Question 33: If you and your spouse are related by blood, make double sure that it's a valid marriage under the laws of the state where it took place before proceeding with the immigration process/
Questions 34a and 34b: These questions are meant for fiancés. You can simply answer “N/A” here.
Question 35: This is a new question, a result of recent concern by Congress that so-called “mail-order” spouses (who meet through the services of an international matchmaking agency) are especially susceptible to domestic violence and abuse. In response, Congress passed the International Marriage Brokers Regulation Act of 2005 (IMBRA). IMBRA requires you to state here whether you met your fiancé or spouse through an international marriage broker, and if so, to give information about the broker.
Question 36: Enter the name of the U.S. consulate where the immigrant plans to attend the visa interview. This must, according to the terms of the K-3 visa, be in the same country where you got married—or, if you married in the United States, in the country where the immigrating spouse now lives.
Part 3. Other Information
Now the questions once again refer to the petitioning U.S. citizen spouse.
Question 1: This needs to be filled out only if the U.S. citizen is in the U.S. military and is stationed overseas (in which case the visa processing procedures may need to be adjusted accordingly).
Questions 2-3: If the petitioner has a history of violent crime, crime relating to alcohol, or controlled substance abuse, he or she may be required to reveal this to USCIS. The petitioner should see an attorney if there is any question about whether this section applies. The immigrant will also be told of any of the U.S. spouse’s relevant history.
Question 1: This needs to be filled out only if the petitioner has previously filed two or more I-129F visa petitions for other foreign-born fiancés or spouses. Definitely get a lawyer’s help if this is the case — USCIS is sure to deny the petition without also receiving a convincing request for a waiver of the “multiple filing restriction.”

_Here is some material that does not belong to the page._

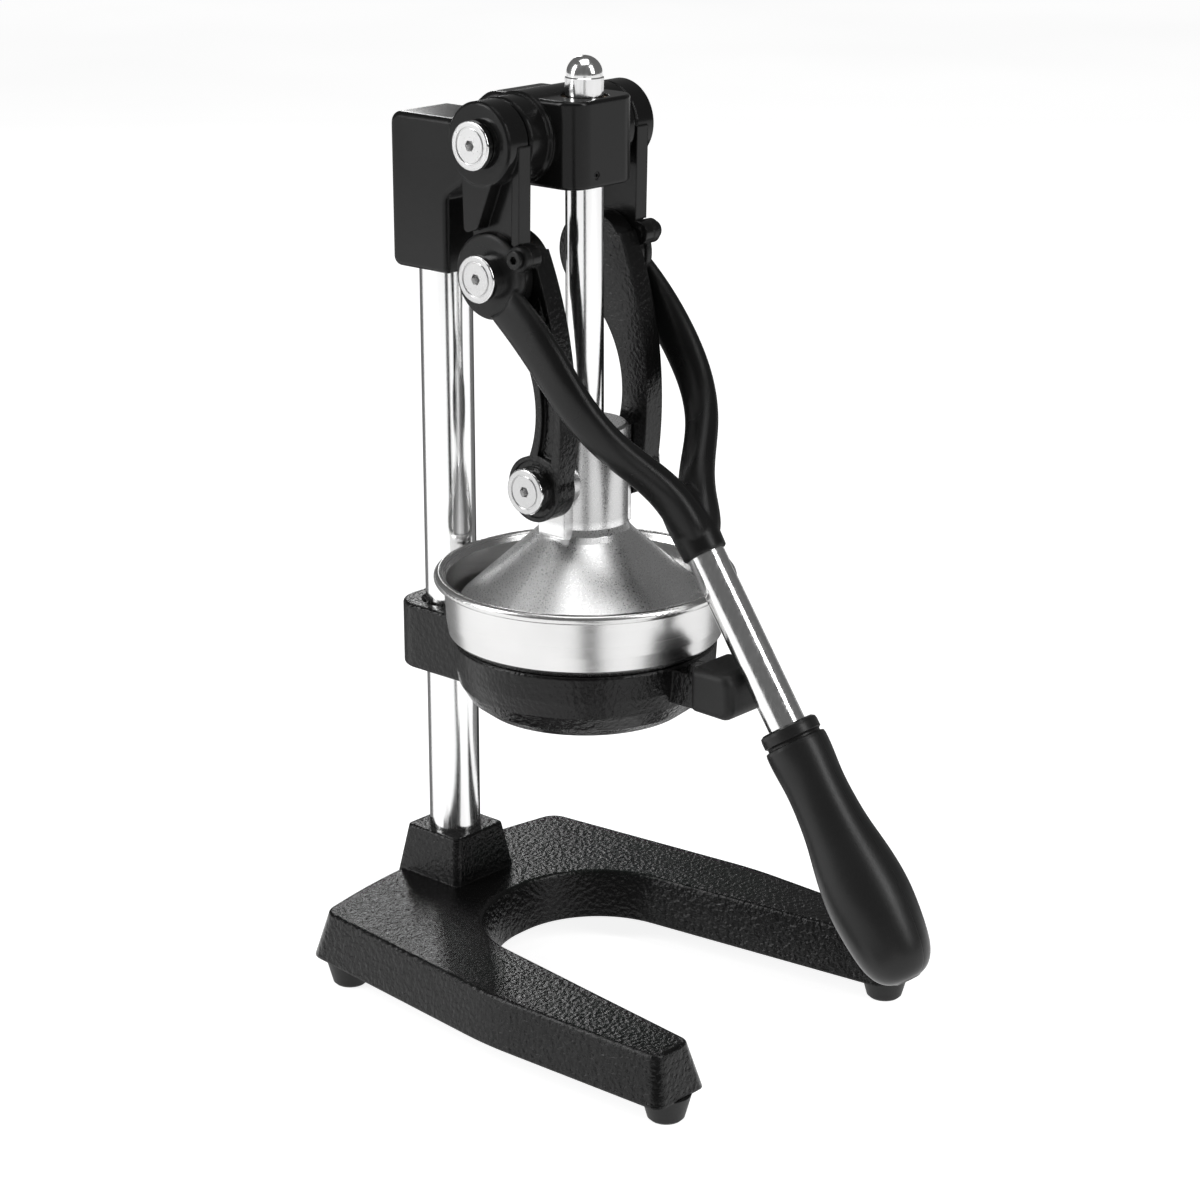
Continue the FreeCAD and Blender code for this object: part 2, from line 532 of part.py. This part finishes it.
def cone_screw():
    """Socket screw that holds the press cone on the shaft, entered from inside the cone."""
    screw = fused(rod_z(5.0, CROWN_Z - 4.9, CROWN_Z - 0.5), rod_z(M6_R, CROWN_Z - 0.5, SHAFT_BOTTOM + 14))
    return screw.cut(rod_z(2.0, CROWN_Z - 5, CROWN_Z - 2.5))


# ---- Bowl, strainer, reamer and holder -------------------------------------------------------------------

def bowl_profile(inset):
    """Outer line of the bowl from spout to rim; inset draws the inner face of the sheet."""
    return [
        (11 - inset, 130.0), (11 - inset, 137.5 + inset), (44 - inset, 139.5 + inset),
        (48.4 - inset, 144 + inset / 2), (48.8 - inset, 157.2 + inset), (53.6 - inset / 2, 157.2 + inset),
        (56.6 - inset, 160.2 + inset / 2),
        (BOWL_R - 0.9 - inset, 166), (BOWL_R - inset, BOWL_RIM_Z - 3.2),
    ]


def bowl():
    outer = bowl_profile(0)
    inner = bowl_profile(BOWL_SHEET)
    sheet = turned(outer + inner[::-1])
    rim = Part.makeTorus(BOWL_R + 1.9, 2.1, V(0, 0, BOWL_RIM_Z - 2.1))
    flare = turned([
        (BOWL_R - BOWL_SHEET, BOWL_RIM_Z - 3.6), (BOWL_R, BOWL_RIM_Z - 3.6),
        (BOWL_R + 1.2, BOWL_RIM_Z - 1.0), (BOWL_R + 0.4, BOWL_RIM_Z - 0.4),
    ])
    return fused(sheet, flare, rim)


def strainer():
    disc = turned([
        (0, 158.4), (52.0, 158.4), (54.0, 160.9), (55.2, 165.0), (54.2, 165.0), (53.2, 161.4), (51.4, 159.4),
        (0, 159.4),
    ])
    rings = ((46.4, 48), (49.4, 50))
    for radius, count in rings:
        for k in range(count):
            angle = 2 * math.pi * k / count
            disc = disc.cut(rod_z(1.0, 157, 161, radius * math.cos(angle), radius * math.sin(angle)))
    return disc


def reamer():
    core = turned([(0, 159.4), (44, 159.4), (44, 162), (41, 164), (20, 180.5), (6, 190.5), (0, 192.5)])
    ribs = []
    rib_count = 12
    for k in range(rib_count):
        rib = plate_x([(6, 184, 0), (40, 160, 0), (44.5, 160, 0), (44.5, 163.2, 0), (6, 193, 0)], -1.2, 1.2)
        rib.rotate(V(0, 0, 0), Z_AXIS, 360 * k / rib_count)
        ribs.append(rib)
    return fused(core, *ribs)


def bowl_holder():
    """Ring that carries the bowl, its neck and clamp sleeve on the column, and the bumper lug."""
    ring = turned([
        (50, RING_TOP), (54.2, RING_TOP), (54.8, RING_TOP - 0.8), (54.2, 146), (52.6, 139), (48.6, 132.5),
        (43, 128.3), (37, RING_BOTTOM), (24, RING_BOTTOM), (24, RING_BOTTOM + 4.5), (38, 131.4), (46, 136.4),
        (49.6, 143),
    ])
    cavity = turned([(0, 110), (24, 110), (24, RING_BOTTOM + 4.5), (38, 131.4), (46, 136.4), (49.6, 143),
                     (50, 190), (0, 190)])
    rear = COLUMN_Y + 19
    neck = plate_z([(NECK_HALF, 40, 0), (NECK_HALF, rear, 13), (-NECK_HALF, rear, 13), (-NECK_HALF, 40, 0)],
                   NECK_BOTTOM, NECK_TOP)
    neck = fillet_where(neck, 1.6, lambda c, e: (abs(c.z - NECK_BOTTOM) < 0.01 or abs(c.z - NECK_TOP) < 0.01)
                        and c.y > 41)
    lug = box(-8, 8, -66, -50, 142, 156)
    tongue = box(-6, 6, -79, -60, 146.5, 153)
    body = fused(ring, neck, lug, tongue).cut(cavity)
    body = body.cut(rod_z(COLUMN_R + 0.05, NECK_BOTTOM - 1, NECK_TOP + 1, 0, COLUMN_Y))
    body = body.cut(Part.makeCone(COLUMN_R, COLUMN_R + 1.8, 1.8, V(0, COLUMN_Y, NECK_TOP - 1.8), Z_AXIS))
    body = body.cut(set_screw_hole(3.0, 0, rear + 1, (NECK_TOP + NECK_BOTTOM) / 2, -9.4))
    return body.cut(rod_z(2.0, 140, 160, 0, -72))


def holder_set_screw():
    rear = COLUMN_Y + 19
    middle = (NECK_TOP + NECK_BOTTOM) / 2
    screw = set_screw_hole(3.0, 0, rear - 0.4, middle, -7.4)
    return screw.cut(set_screw_hole(1.5, 0, rear + 1, middle, -3.4))


def bumper():
    outline = [(-66.4, 142.5, 2), (-66.4, 161.5, 2), (-86.6, 161.5, 5.5), (-88.2, 142.0, 5.5)]
    block = plate_x(outline, -13, 13)
    ends = [e for e in block.Edges if abs(abs(e.CenterOfMass.x) - 13) < 0.01]
    block = block.makeFillet(BUMPER_ROUND, ends)
    block = block.cut(box(-6, 6, -79, -60, 146.5, 153))
    block = block.cut(handle_rod(SHAFT_R + GAP, -20, 60))
    block = block.cut(rod_z(2.0, 152, 158, 0, -72))
    return block.cut(rod_z(3.6, 140, 144.6, 0, -72)).cut(rod_z(2.0, 143, 148, 0, -72))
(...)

Part 4. Signature of Petitioner
The U.S. citizen needs to sign and date the form and supply contact information.
Part 5. Signature of Person Preparing This Petition, If Other Than the Petitioner
This section need not be filled in if you just got a little help from a friend. This line is mainly for lawyers or agencies that fill out these forms on clients’ behalf.

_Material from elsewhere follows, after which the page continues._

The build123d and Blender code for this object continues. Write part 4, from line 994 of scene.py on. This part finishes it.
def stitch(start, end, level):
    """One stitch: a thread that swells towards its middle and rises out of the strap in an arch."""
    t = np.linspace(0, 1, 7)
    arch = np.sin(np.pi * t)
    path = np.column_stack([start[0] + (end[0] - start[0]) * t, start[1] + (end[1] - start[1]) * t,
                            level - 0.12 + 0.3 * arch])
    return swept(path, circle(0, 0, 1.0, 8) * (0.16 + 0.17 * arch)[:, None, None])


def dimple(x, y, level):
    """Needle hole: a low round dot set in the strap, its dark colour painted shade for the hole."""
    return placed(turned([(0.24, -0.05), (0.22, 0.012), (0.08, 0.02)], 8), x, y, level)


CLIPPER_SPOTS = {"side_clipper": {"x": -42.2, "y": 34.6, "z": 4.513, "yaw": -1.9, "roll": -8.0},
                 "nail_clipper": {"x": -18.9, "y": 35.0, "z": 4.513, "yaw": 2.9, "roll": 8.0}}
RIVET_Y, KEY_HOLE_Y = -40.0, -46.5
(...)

Other Forms and Documents That Must Accompany the K-3 Visa Petition
In addition to filling in Form I-129F, the U.S. petitioner must also provide various documents and other items in support of the K-3 visa petition. These include:
- Proof of the U.S. citizenship status of petitioning spouse. Depending on how the U.S. spouse became a citizen, this might include a copy of a birth certificate, passport, certificate of naturalization, certificate of citizenship, or Form FS-20 (Report of Birth Abroad of a U.S. Citizen).

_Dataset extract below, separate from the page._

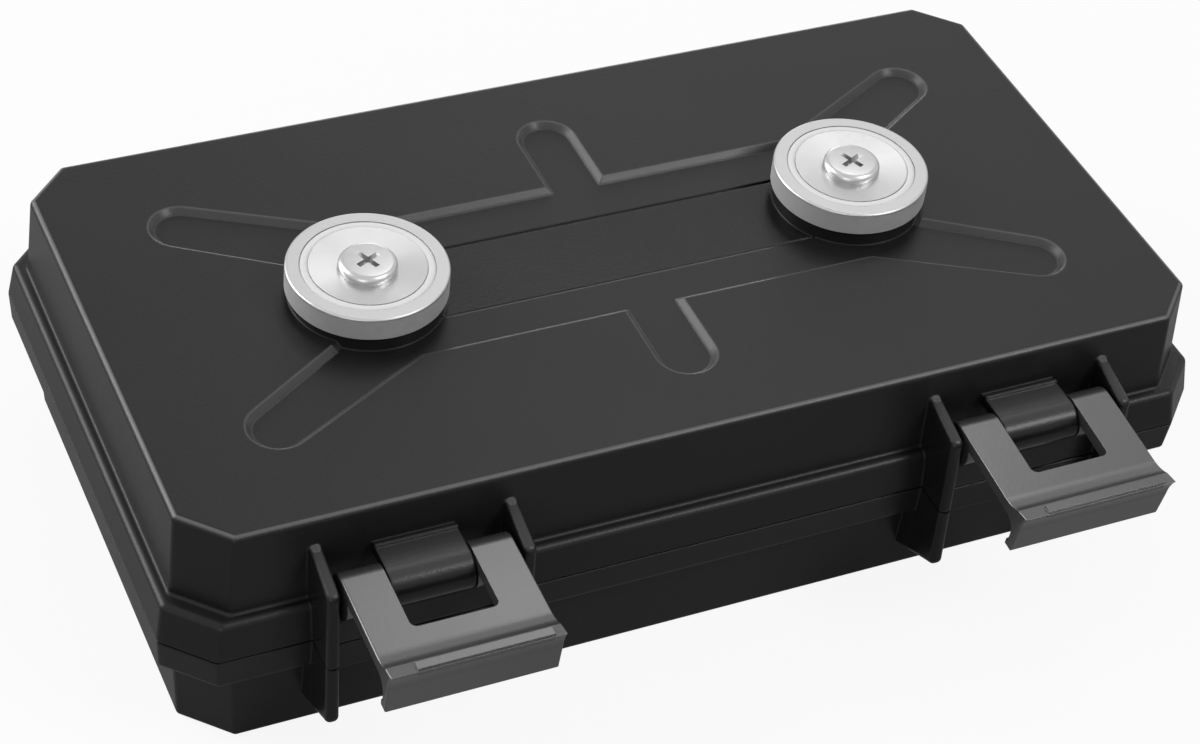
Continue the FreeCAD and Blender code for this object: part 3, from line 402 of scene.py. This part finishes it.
def metal(name, colour, roughness, turned):
    """Plated metal, with the marks of the lathe where turned is above 0."""
    material, tree, shader = new_material(name)
    coords = object_coords(tree)
    smear = noise(tree, coords, SMEAR_SCALE, SMEAR_DETAIL)
    shaded = [SMEAR_SHADE * part for part in colour]
    shade = blend_colours(tree, smear, (*shaded, 1), (*colour, 1))
    tree.links.new(shade, shader.inputs["Base Color"])
    shader.inputs["Metallic"].default_value = 1.0
    shader.inputs["Anisotropic"].default_value = turned
    if turned > 0:
        tangent = add(tree, "Tangent", direction_type="RADIAL", axis="Z")
        tree.links.new(tangent.outputs["Tangent"], shader.inputs["Tangent"])
    gloss = varied_gloss(tree, shader, smear, roughness, SMEAR_GLOSS)
    normal = bump(tree, shader, smear, SMEAR_STRENGTH, SMEAR_DEPTH, METAL_EDGE)
    return Finish(material, tree, shader, coords, shade, gloss, normal)


def dull_the_wall(cup):
    """Makes everything below the cup's rim rougher and less metallic."""
    tree, shader = cup.tree, cup.shader
    wall = below(tree, axis_values(tree, cup.coords)[2], CUP_RIM_Z)
    rough = maths(tree, "ADD", cup.gloss, maths(tree, "MULTIPLY", wall, WALL_ROUGHER))
    tree.links.new(rough, shader.inputs["Roughness"])
    shine = maths(tree, "SUBTRACT", 1.0, maths(tree, "MULTIPLY", wall, WALL_DULLER))
    tree.links.new(shine, shader.inputs["Metallic"])


for name, settings in METALS.items():
    finishes[name] = metal(name, *settings)
dull_the_wall(finishes["cup_nickel"])
print("metals:", ", ".join(METALS))

# %% [markdown]
# ## Giving the solids their finishes
#
# Left and right pieces share a finish, so the names are looked up without their side.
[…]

- Proof that the U.S. spouse filed Form I-130 with USCIS. Wait until USCIS sends you a Form I-797C receipt notice, then photocopy this and send the copy.
- Photos of the immigrant and spouse. These must be taken in U.S. passport style, per the State Department's "Photo Requirements." They must be identical photos, 2 × 2 inches in size, taken within the past six months, showing your current appearance. Passport style means that the photo shows your full face from the front, with a plain white or off-white background—and your face must measure between one inch and 1⅜ inches from the bottom of your chin to the top of your head. However, USCIS regulations permit you to submit a photo that doesn’t completely follow the instructions if you live in a country where such photographs are unavailable or are cost prohibitive.
- Two Forms G-325A, one for you and one for your spouse. You probably filled these out for the I-130 as well, but it's best to do new ones.
- No fee. You don’t need to pay the usual fee for an I-129F visa petition when submitting it as part of a K-3 visa application.
Where to Send the K-3 Visa Petition
When the U.S. citizen spouse has finished filling out and assembling everything for the K-3 visa petition, he or she must send it to the USCIS Service Center that sent a receipt for the I-130 visa petition. The petitioning spouse should also make two photocopies, and send a copy of the K-3 visa petition packet to the immigrant, and file the other carefully with his or her other records. The immigrant should familiarize him or herself with the materials and answers so as to be prepared to explain anything contained in that packet during the upcoming visa interview.
What Will Happen After Sending in the K-3 Visa Petition
A few weeks after sending in the K-3 Fiancé Visa Petition, the USCIS office will send the U.S. spouse a receipt notice titled Notice of Action, and numbered I-797C. This notice will tell the petitioner to check the USCIS website for information on how long the petition is likely to remain in processing (usually around three months).
If USCIS needs additional documentation to complete the Fiancé Visa Petition, it will send the U.S. citizen a letter asking for it. It’s best to respond to these requests as soon as possible, though taking care, as always, to keep copies of whatever you send for your records (and to prove it was sent).
Once the petition is approved, USCIS will notify the U.S. citizen spouse by sending an approval notice on Form I-797. It will also notify the NVC, which will transfer the case to the consulate where the interview is to take place (in the country of marriage or, if you were married in the U.S., in the country where the immigrating spouse lives). This stage can take some weeks. Or it might never happen at all. If USCIS approves the I-130 before the I-129F -- which, as of 2014, it always does -- the case will go forward as an immigrant visa, not a K-3 case.